The Bank of Mom and Dad: confessions of a propped up generation
It seems like every 30-something couple has an embarrassing financial secret: their boomer parents are covering their mortgages, child-care costs and other expenses
Erica met Gavin on JDate in 2007. They were married two years later and had a daughter two years after that. Gavin owned a one-bedroom condo in Liberty Village, which his parents helped him buy with a $10,000 contribution to his down payment. He sold it, and he and Erica moved into a temporary rental apartment at St. Clair and Bathurst while they looked for a house. Three years later, they were still living in the rental—the $100,000 Gavin made selling his condo, their down payment, shrinking every day as the market continued to skyrocket.
Erica and Gavin aren’t their real names. They’re embarrassed by their financial situation and only agreed to speak to me on the condition of anonymity. They take pride in being career-focused young professionals. She’s 34 and works in the non-profit sector; he’s 40 with a job at a media company, and they have a combined income that fluctuates from the high five to low six figures. The endless house hunting made them feel desperate. Many of their friends had bought homes in the early 2000s and were already trading up to bigger houses in nicer areas, like Little Italy and High Park. The money from Gavin’s condo sale wasn’t enough to buy into those neighbourhoods without pushing them into extreme debt. “Our budget started at $500,000 and quickly went up to $600,000,” Erica says. “Our down payment was going to leave us with a huge mortgage and massive payments.”
Last spring, when Erica’s parents came to visit from Alberta, Erica and Gavin took them around to see a few houses. That’s when Erica’s father, a semi-retired lawyer who is financially comfortable but far from rich, pulled her aside and offered to triple their down payment. The young couple ended up putting $300,000 down on a $661,000 house near St. Clair and Dufferin, which left them with manageable monthly payments.

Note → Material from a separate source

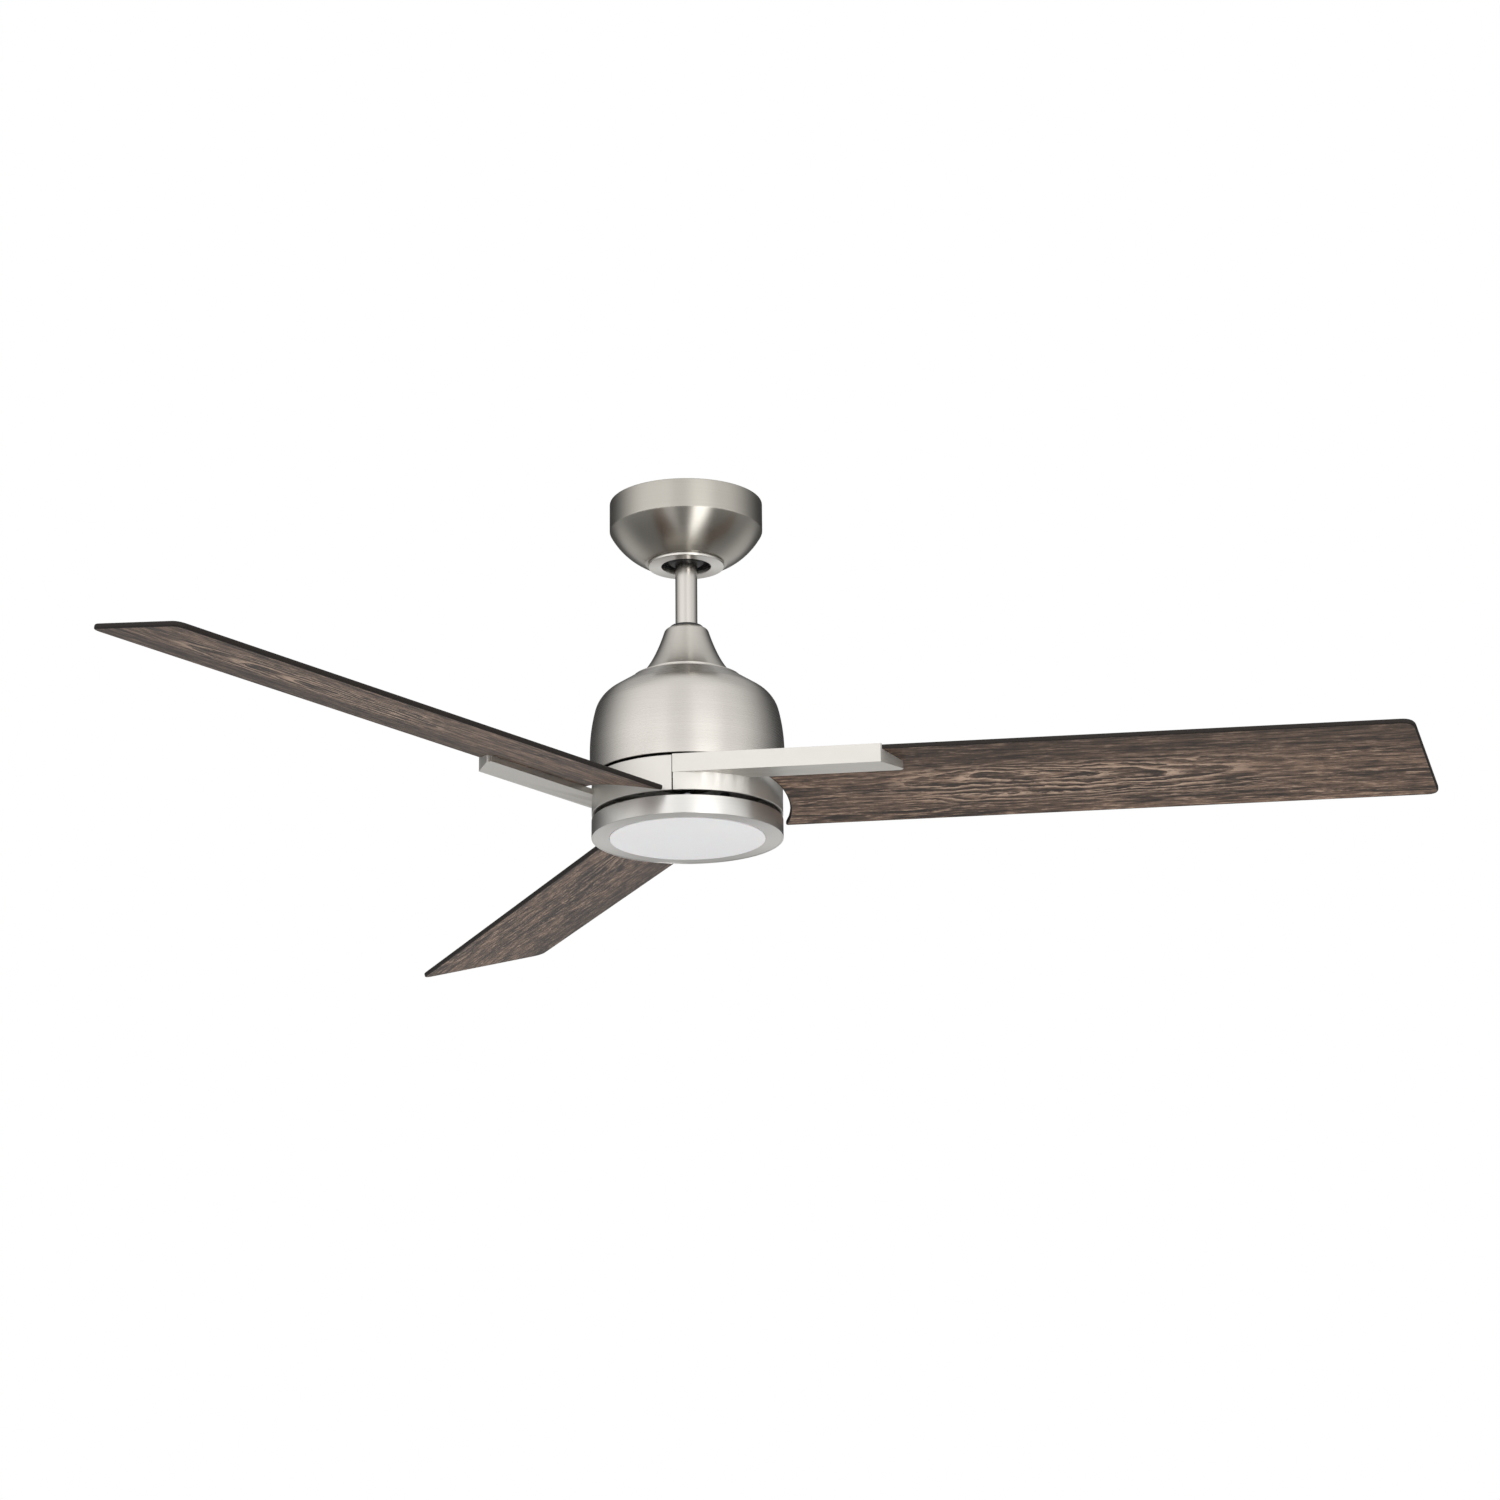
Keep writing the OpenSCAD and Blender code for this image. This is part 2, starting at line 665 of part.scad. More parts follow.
module rotor_cover_bottom() {
    color("darkgray") at_hub() difference() {
        rotate_extrude() polygon([
            [bearing_r - 3, shell_low], [arm_boss_in, shell_low], [arm_boss_in, rotor_low],
            [arm_boss_out, rotor_low], [arm_boss_out, shell_low], [rotor_r, shell_low],
            [rotor_r, shell_top], [magnet_out, shell_top], [magnet_out, shell_low + plate_t],
            [bearing_r + 5, shell_low + plate_t], [bearing_r + 5, low_bearing + bearing_w],
            [bearing_r, low_bearing + bearing_w], [bearing_r, low_bearing],
            [bearing_r - 3, low_bearing]]);
        for (i = [0:2]) rotate([0, 0, blade_azimuth + 120 * i])
            translate([0, 0, rotor_low - 1]) on_circle(arm_screw_ring, arm_screw_angles)
                cylinder(h = boss_h + 3, r = arm_screw_r);
        translate([0, 0, shell_top - 9]) on_circle(0.5 * (rotor_r + magnet_out), rotor_screw_angles)
            cylinder(h = 10, r = rotor_screw_r);
    }
}

module rotor_cover_top() {
    cap_top = shell_top + cap_t;
    boss_top = top_bearing + bearing_w + 1.5;
    vent_ring = 42;
    vent_r = 6;
    color("darkgray") at_hub() difference() {
        rotate_extrude() polygon([
            [bearing_r, shell_top], [rotor_r, shell_top], [rotor_r, cap_top - 2],
            [rotor_r - 2, cap_top], [bearing_r + 5, cap_top], [bearing_r + 5, boss_top],
            [bearing_r - 3, boss_top], [bearing_r - 3, top_bearing + bearing_w],
            [bearing_r, top_bearing + bearing_w]]);
        translate([0, 0, shell_top - 1]) on_circle(0.5 * (rotor_r + magnet_out), rotor_screw_angles)
            cylinder(h = cap_t + 2, r = rotor_screw_r + slip);
        translate([0, 0, shell_top - 1]) on_circle(vent_ring, [for (i = [0:5]) 30 + 60 * i])
            cylinder(h = cap_t + 2, r = vent_r);
    }
}

module rotor_magnets() {
    step = 360 / magnet_n;
    color("dimgray") at_hub() for (i = [0:magnet_n - 1])
        rotate_extrude(angle = step - 3, start = i * step)
            polygon([[stator_r + 1, stack_low - 1], [magnet_out, stack_low - 1],
                [magnet_out, stack_top + 1], [stator_r + 1, stack_top + 1]]);
}

module rotor_screws() {
    color("silver") at_hub() translate([0, 0, shell_top + cap_t])
        on_circle(0.5 * (rotor_r + magnet_out), rotor_screw_angles)
            screw(cap_t + 8, r = rotor_screw_r, head = 2.6, height = 1.6);
}

// ---------- blade arms and blades ----------
// In an arm's own frame +X runs out along the blade, the leading edge is at -Y,
// and the band's third reaches from -90 to +30 degrees.

module for_arm(i) { at_hub() rotate([0, 0, blade_azimuth + 120 * i]) children(); }

// The frame of a blade's underside, tipped by the pitch
module on_bed() { rotate([-blade_pitch, 0, 0]) translate([0, 0, bed_z]) children(); }
function bed_y(t) = (-t - bed_z * sin(blade_pitch)) / cos(blade_pitch);

module arm_plan() {
    edge_x = sqrt(pow(band_r - 1, 2) - pow(arm_edge, 2));
    apex = [arm_len + arm_skew, -arm_edge];
    heel = [arm_len, -band_r];
    polygon(concat([[0, -band_r], heel], round_corner(heel, apex, [edge_x, -arm_edge], 4),
        arc([0, 0], band_r - 1, -atan2(arm_edge, edge_x), -90, 12)));
}

module blade_arm(i) {
    seam = asin(seam_gap / 2 / band_r);
    half = band_h / 2;
    color("silver") for_arm(i) difference() {
        union() {
            rotate_extrude(angle = 120 - 2 * seam, start = -90 + seam) polygon([
                [arm_flange_in, flange_low], [band_r - band_wall, flange_low],
                [band_r - band_wall, -half], [band_r - 0.4, -half], [band_r, -half + 0.4],
                [band_r, half - 0.4], [band_r - 0.4, half], [arm_flange_in, half]]);
            difference() {
                linear_extrude(wall_top) arm_plan();
                // bed of the blade
                translate([-1, 0, 0]) rotate([90, 0, 90]) linear_extrude(arm_len + arm_skew + 9)
                    polygon([[-blade_front - 0.2, rise(blade_front + 0.2)], [0, rise(0)],
                        [0, wall_top + 9], [-blade_front - 0.2, wall_top + 9]]);
            }
        }
        on_circle(arm_screw_ring, arm_screw_angles) translate([0, 0, flange_low - 1])
            cylinder(h = arm_flange_t + 2, r = arm_screw_r + slip);
        for (s = blade_screw_s) on_bed() translate([s, bed_y(blade_screw_t), -blade_screw_depth])
            cylinder(h = blade_screw_depth + 2, r = blade_screw_r);
    }
}

module arm_screws() {
    color("dimgray") for (i = [0:2]) for_arm(i)
        on_circle(arm_screw_ring, arm_screw_angles) translate([0, 0, flange_low])
            mirror([0, 0, 1]) screw(arm_flange_t + boss_h - 0.5, r = arm_screw_r, head = 4.6, height = 2.8);
}

// Outline of a blade in the frame of its bed
function blade_outline() =
    let (front = bed_y(blade_front),
         back = bed_y(-blade_back),
         tip_front = [blade_len - tip_slant, front],
         tip_back = [blade_len, back],
         a_back = asin(blade_back / root_r),
         a_front = -asin(blade_front / root_r),
         hollow = [for (i = [0:24]) let (a = a_back + (a_front - a_back) * i / 24)
             [root_r * cos(a), bed_y(-root_r * sin(a))]])
    concat(round_corner([0, front], tip_front, tip_back, tip_corner_r),
        round_corner(tip_front, tip_back, [0, back], tip_corner_r),
        round_corner(tip_back, hollow[0], hollow[3], root_corner_r),
        [for (i = [3:24]) hollow[i]]);

module blade(i) {
    color("sienna") for_arm(i) on_bed() difference() {
        linear_extrude(blade_t) polygon(blade_outline());
        for (s = blade_screw_s) translate([s, bed_y(blade_screw_t), -1])
            cylinder(h = blade_t + 2, r = blade_screw_r + slip);
    }
}

module blade_screws(i) {
    color("silver") for_arm(i) on_bed() for (s = blade_screw_s)
        translate([s, bed_y(blade_screw_t), blade_t])
            screw(blade_t + blade_screw_depth - 0.5, r = blade_screw_r, head = 4.8, height = 2.4);
}

// ---------- light ----------

module light_mount_plate() {
    color("gainsboro") at_hub() difference() {
        rod_between(plate_low, light_top, light_r - light_wall - see_gap);
        rod_between(plate_low - 1, light_top + 1, shaft_r + slip);
        translate([0, 0, plate_low - 1]) {
            on_circle(boss_r, boss_angles) cylinder(h = light_plate_t + 2, r = screw_r + slip);
            on_circle(plate_screw_ring, boss_angles) cylinder(h = light_plate_t + 2, r = screw_r);
            for (s = [-1, 1]) translate([s * driver_hole_x, driver_mid_y, 0])
                cylinder(h = light_plate_t + 2, r = screw_r);
            translate([0, lead_hole_y, 0]) cylinder(h = light_plate_t + 2, r = lead_hole_r);
        }
    }
}

module shaft_nuts() {
    color("silver") at_hub() for (z = [light_top, plate_low - nut_t]) difference() {
        translate([0, 0, z]) cylinder(h = nut_t, r = nut_r, $fn = 6);
        rod_between(z - 1, z + nut_t + 1, shaft_r);
    }
}

module light_plate_screws() {
    color("dimgray") at_hub() translate([0, 0, light_top]) on_circle(boss_r, boss_angles) screw(9);
}

module led_driver() {
    tabs = [driver_size[0] + 2 * driver_tab[0], driver_tab[1], driver_tab[2]];
    color("whitesmoke") at_hub() translate([0, driver_mid_y, light_top]) {
        translate([-driver_size[0] / 2, -driver_size[1] / 2, 0]) chamfer_box(driver_size);
        difference() {
            translate([-tabs[0] / 2, -tabs[1] / 2, 0]) cube(tabs);
            for (s = [-1, 1]) translate([s * driver_hole_x, 0, -1])
                cylinder(h = driver_tab[2] + 2, r = screw_r + slip);
        }
    }
}

module driver_screws() {
    color("dimgray") at_hub() for (s = [-1, 1])
        translate([s * driver_hole_x, driver_mid_y, light_top + driver_tab[2]])
            screw(driver_tab[2] + light_plate_t);
}

// Plug and socket that let the light come off the motor
module light_connector() {
    socket = [16, 12, 9];
    plug = [15, 10, 7];
    color("white") at_hub() translate([0, plug_mid_y, light_top]) {
        translate([-socket[0], -socket[1] / 2, 0]) chamfer_box(socket, 1);
        translate([0, -plug[1] / 2, (socket[2] - plug[2]) / 2]) chamfer_box(plug, 1);
    }
}

module reflector() {
    hole = nut_r + 2;
    flat_low = plate_low - reflector_t;
    rim_r = lens_flange_r - 0.5;
    color("white") at_hub() difference() {
        rotate_extrude() polygon([[hole, plate_low], [reflector_flat_r, plate_low],
            [rim_r, lens_flange_top], [rim_r - 1.4, lens_flange_top],
            [reflector_flat_r - 0.8, flat_low], [hole, flat_low]]);
        translate([0, 0, flat_low - 1]) on_circle(plate_screw_ring, boss_angles)
            cylinder(h = 3, r = screw_r + slip);
    }
}

module led_board() {
    top = plate_low - reflector_t;
    color("white") at_hub() difference() {
        ring(top - board_t, top, nut_r + 6, board_r);
        translate([0, 0, top - board_t - 1]) on_circle(plate_screw_ring, boss_angles)
            cylinder(h = 4, r = screw_r + slip);
    }
}

module led_chips() {
    top = plate_low - reflector_t - board_t;
    size = [3.5, 2.8, 0.8];
    color("gold") at_hub() translate([0, 0, top - size[2]]) {
        on_circle(board_r - 6, [for (i = [0:chip_n - 1]) i * 360 / chip_n])
            translate([-size[0] / 2, -size[1] / 2, 0]) cube(size);
        on_circle(board_r - 26, [for (i = [0:chip_n / 2 - 1]) i * 720 / chip_n])
            translate([-size[0] / 2, -size[1] / 2, 0]) cube(size);
    }
}

module reflector_screws() {
    stack = board_t + reflector_t + light_plate_t;
    color("silver") at_hub() translate([0, 0, plate_low - reflector_t - board_t])
        on_circle(plate_screw_ring, boss_angles) mirror([0, 0, 1]) screw(stack + 2);
}

module light_ring() {
    inner = light_r - light_wall;
    color("silver") at_hub() difference() {
        union() {
            rotate_extrude() polygon([[lens_open_r, light_low + 0.3], [lens_open_r + 0.3, light_low],
                [light_r - 0.5, light_low], [light_r, light_low + 0.5], [light_r, light_top - 0.4],
                [light_r - 0.4, light_top], [inner, light_top], [inner, light_low + light_wall],
                [lens_open_r, light_low + light_wall]]);
            on_circle(boss_r, boss_angles) rod_between(light_low + light_wall / 2, plate_low, 4.5);
        }
        on_circle(boss_r, boss_angles) rod_between(plate_low - 9, plate_low + 1, screw_r);
    }
}

module lens() {
    face_r = lens_open_r - 0.25;
    seat = light_low + light_wall;
    color("white", 0.9) at_hub() rotate_extrude() polygon([
        [0, lens_low], [face_r - 0.6, lens_low], [face_r, lens_low + 0.6], [face_r, seat],
        [lens_flange_r, seat], [lens_flange_r, lens_flange_top], [face_r - lens_t, lens_flange_top],
        [face_r - lens_t, lens_low + lens_t], [0, lens_low + lens_t]]);
}

// ---------- drawing ----------

hanger_bracket();
ground_screw();
canopy();
canopy_screws();
canopy_ring();
remote_receiver();
ball_seat_liner();
hanger_ball();
ball_cross_pin();
ball_set_screw();
downrod();
downrod_pin();
spring_clip();
coupling_yoke();
yoke_set_screws();
coupling_cover();
rod_seal();
motor_housing();
housing_screws();
motor_shaft();
stator_core();
stator_coils();
bearing_inner_rings();
lead_wires();
shaft_nuts();
light_mount_plate();
light_plate_screws();
led_driver();
driver_screws();
light_connector();
reflector();
reflector_screws();
led_board();
led_chips();
light_ring();
lens();
rotor_cover_top();
rotor_cover_bottom();
rotor_magnets();
rotor_screws();
bearing_outer_rings();
bearing_balls();
blade_arm(0);  // blade_arm_1
blade_arm(1);  // blade_arm_2
blade_arm(2);  // blade_arm_3
arm_screws();
blade(0);  // blade_1
blade(1);  // blade_2
blade(2);  // blade_3
blade_screws(0);  // blade_screws_1
blade_screws(1);  // blade_screws_2
blade_screws(2);  // blade_screws_3
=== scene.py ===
"""Looks of a three-blade ceiling fan with a disc light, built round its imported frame.

Metres, in the frame's own axes: the origin is on the fan's axis at the ceiling plane and +Z is up.
"""

import math

import bmesh
import bpy
import numpy as np
from mathutils import Matrix, Vector


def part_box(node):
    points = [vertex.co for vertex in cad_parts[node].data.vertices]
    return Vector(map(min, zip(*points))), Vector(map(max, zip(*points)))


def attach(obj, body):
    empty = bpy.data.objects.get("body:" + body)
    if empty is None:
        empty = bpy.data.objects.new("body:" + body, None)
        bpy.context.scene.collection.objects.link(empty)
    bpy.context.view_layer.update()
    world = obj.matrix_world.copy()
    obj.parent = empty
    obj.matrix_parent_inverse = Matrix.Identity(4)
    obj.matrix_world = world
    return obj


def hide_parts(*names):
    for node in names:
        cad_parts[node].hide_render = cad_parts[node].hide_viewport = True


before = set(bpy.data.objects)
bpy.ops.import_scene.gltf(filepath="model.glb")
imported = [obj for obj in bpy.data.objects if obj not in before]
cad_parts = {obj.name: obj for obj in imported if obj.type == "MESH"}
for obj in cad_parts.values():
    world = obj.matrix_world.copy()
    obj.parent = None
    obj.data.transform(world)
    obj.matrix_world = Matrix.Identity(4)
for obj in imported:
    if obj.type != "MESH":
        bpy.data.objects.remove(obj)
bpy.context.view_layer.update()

# Shapes are worked out in millimetres and degrees, and MM turns them into metres. The beds of
# the blades lie BLADE_DROP below the middle of the hub band, which has a gap on either side.
MM = 0.001
TURNS = 240
SHARP_ANGLE = 35
BLADE_AZIMUTHS = (-8.9, 111.1, 231.1)
BLADE_PITCH = 13.8
BLADE_THICK = 4.8
BLADE_DROP = 9.0
ARM_LENGTH = 195.7
GAP_UNDER_BAND = 4.9
GAP_OVER_BAND = 1.85


# ---------- places and sizes, from the frame ----------

def top_of(node):
    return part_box(node)[1].z / MM


def foot_of(node):
    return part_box(node)[0].z / MM


def radius_of(node):
    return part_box(node)[1].x / MM


# ---------- outlines, in millimetres ----------

def arc(centre, radius, start, end, count):
    """Points centre + radius (cos a, sin a), with a going evenly from start to end."""
    a = np.radians(np.linspace(start, end, count))
    return np.stack([centre[0] + radius * np.cos(a), centre[1] + radius * np.sin(a)], 1)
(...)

Erica and Gavin refer to the money as an investment. But for all intents and purposes, it’s a gift—a gift with substantial benefits. Without it, they wouldn’t be considering sending their daughter to private school or eating out whenever they want. Without it, they would either be house poor or living in a neighbourhood they didn’t much like.
Grateful as they are, they avoid talking about how their lifestyle is supported by Erica’s parents. Her three siblings don’t know about it and neither do her in-laws. “They would be hurt if they knew how much my dad was able to put in compared to the amount they put toward Gavin’s condo,” Erica says. She and Gavin don’t want to think about what would happen if her father died tomorrow. (“Would my siblings inherit a portion of my house? That would be awkward.”) When her parents recently visited the new house, she and Gavin expressed their thanks and told them, “This is your house too.”
Erica and Gavin try to be more frugal, not less, because of her parents’ help. She wouldn’t feel comfortable driving a fancy car or going on lavish vacations because her parents might notice and think, “Gee, I guess they could have paid the higher mortgage payments after all.” They’re also careful about what they reveal to friends, many of whom seem to have more decadent lifestyles than they do. “I’m grateful,” she says. “I feel like this money has allowed us to finally catch up.”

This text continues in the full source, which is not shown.